§ Given data:

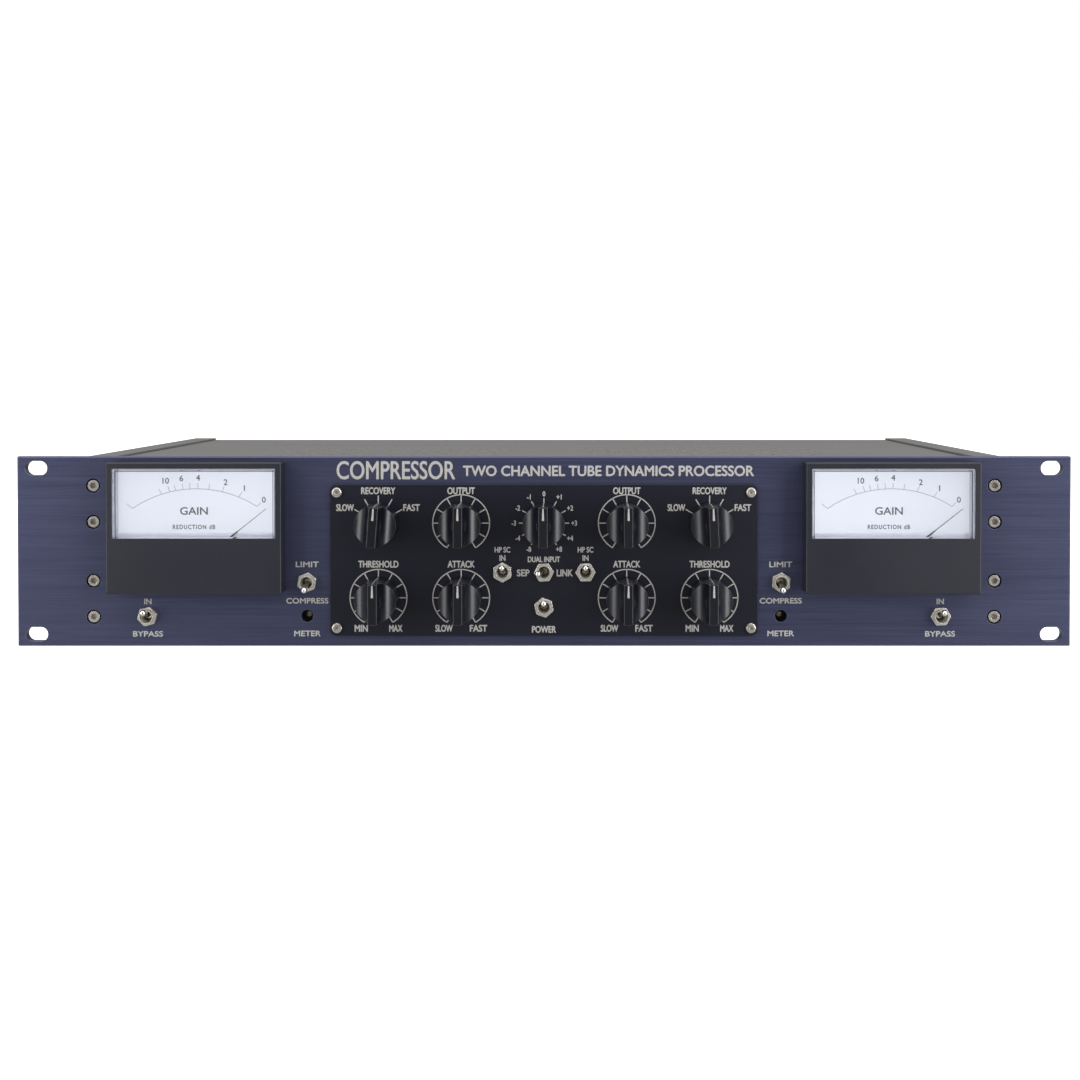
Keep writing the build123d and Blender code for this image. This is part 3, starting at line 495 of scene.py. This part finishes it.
class Print:
    """Thin printed shapes on a plane that faces the front. To face the rear, everything is
    turned half round at the end."""

    def __init__(self, face, rear=False):
        self.mesh = bmesh.new()
        self.rear = rear
        self.y = (-face if rear else face) - PRINT_LIFT

    def outline(self, points):
        """A closed flat shape from (x, z) points, given a little thickness."""
        loops = []
        for y in (self.y, self.y - PRINT_THICKNESS):
            loops.append([self.mesh.verts.new((x, y, z)) for x, z in points])
        count = len(points)
        self.mesh.faces.new(loops[1])
        self.mesh.faces.new(list(reversed(loops[0])))
        for index in range(count):
            after = (index + 1) % count
            self.mesh.faces.new((loops[0][index], loops[0][after],
                                 loops[1][after], loops[1][index]))

    def stroke(self, start, end, width, end_width=None):
        """A straight line of a given width."""
        a, b = Vector(start), Vector(end)
        across = (b - a).normalized().orthogonal()
        w0, w1 = width / 2, (end_width or width) / 2
        self.outline([a + across * w0, b + across * w1, b - across * w1, a - across * w0])

    def arc(self, centre, radius, width, start, end):
        """A circular line between two clock angles in degrees, 0 at the top."""
        steps = max(8, int(abs(end - start) / 4))
        for index in range(steps):
            quad = []
            turn0 = math.radians(start + (end - start) * index / steps)
            turn1 = math.radians(start + (end - start) * (index + 1) / steps)
            for turn, reach in ((turn0, radius - width / 2), (turn1, radius - width / 2),
                                (turn1, radius + width / 2), (turn0, radius + width / 2)):
                quad.append((centre[0] + reach * math.sin(turn),
                             centre[1] + reach * math.cos(turn)))
            self.outline(quad)

    def tick(self, centre, angle, inner, outer, width):
        turn = math.radians(angle)
        way = Vector((math.sin(turn), math.cos(turn)))
        self.stroke(Vector(centre) + way * inner, Vector(centre) + way * outer, width)

    def text(self, words, x, z, cap, width=None, bold=0.0, squeeze=1.0, spacing=1.0):
        """Centred lettering of a given capital height, squeezed to a width if one is given.
        Bold letters are printed five times, each a little to one side."""
        curve = bpy.data.curves.new("lettering", "FONT")
        curve.body = words
        curve.space_character = spacing
        curve.align_x = "CENTER"
        curve.size = 1.0
        curve.resolution_u = 4
        holder = bpy.data.objects.new("lettering", curve)
        bpy.context.scene.collection.objects.link(holder)
        bpy.context.view_layer.update()
        flat = bpy.data.meshes.new_from_object(holder)
        bpy.data.objects.remove(holder)
        xs = [v.co.x for v in flat.vertices]
        ys = [v.co.y for v in flat.vertices]
        tall = cap / (max(ys) - min(ys))
        wide = width / (max(xs) - min(xs)) if width else tall * squeeze
        centre = Vector(((max(xs) + min(xs)) / 2, (max(ys) + min(ys)) / 2, 0))
        flat.transform(Matrix.Translation(-centre))
        flat.transform(Matrix.Diagonal((wide, tall, 1, 1)))
        flat.transform(Matrix.Rotation(math.radians(90), 4, "X"))
        flat.transform(Matrix.Translation((x, self.y, z)))
        letters = bmesh.new()
        letters.from_mesh(flat)
        front = letters.faces[:]
        grown = bmesh.ops.extrude_face_region(letters, geom=front)
        moved = [v for v in grown["geom"] if isinstance(v, bmesh.types.BMVert)]
        bmesh.ops.translate(letters, verts=moved, vec=(0, -PRINT_THICKNESS, 0))
        bmesh.ops.recalc_face_normals(letters, faces=letters.faces[:])
        letters.to_mesh(flat)
        letters.free()
        reach = bold * cap
        shifts = ((0, 0), (reach, 0), (-reach, 0), (0, reach), (0, -reach)) if bold else ((0, 0),)
        before = (0, 0)
        for across, up in shifts:
            flat.transform(Matrix.Translation((across - before[0], -PRINT_STEP, up - before[1])))
            self.mesh.from_mesh(flat)
            before = (across, up)
        bpy.data.meshes.remove(flat)

    def finish(self, name, material, body):
        bmesh.ops.recalc_face_normals(self.mesh, faces=self.mesh.faces[:])
        mesh = bpy.data.meshes.new(name)
        self.mesh.to_mesh(mesh)
        self.mesh.free()
        if self.rear:
            mesh.transform(Matrix.Rotation(math.pi, 4, "Z"))
        return new_piece(name, mesh, material, body)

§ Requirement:
Copy each line containing the word "scene" from the data.

§ Reply to the exercise:
Keep writing the build123d and Blender code for this image. This is part 3, starting at line 495 of scene.py. This part finishes it.
        bpy.context.scene.collection.objects.link(holder)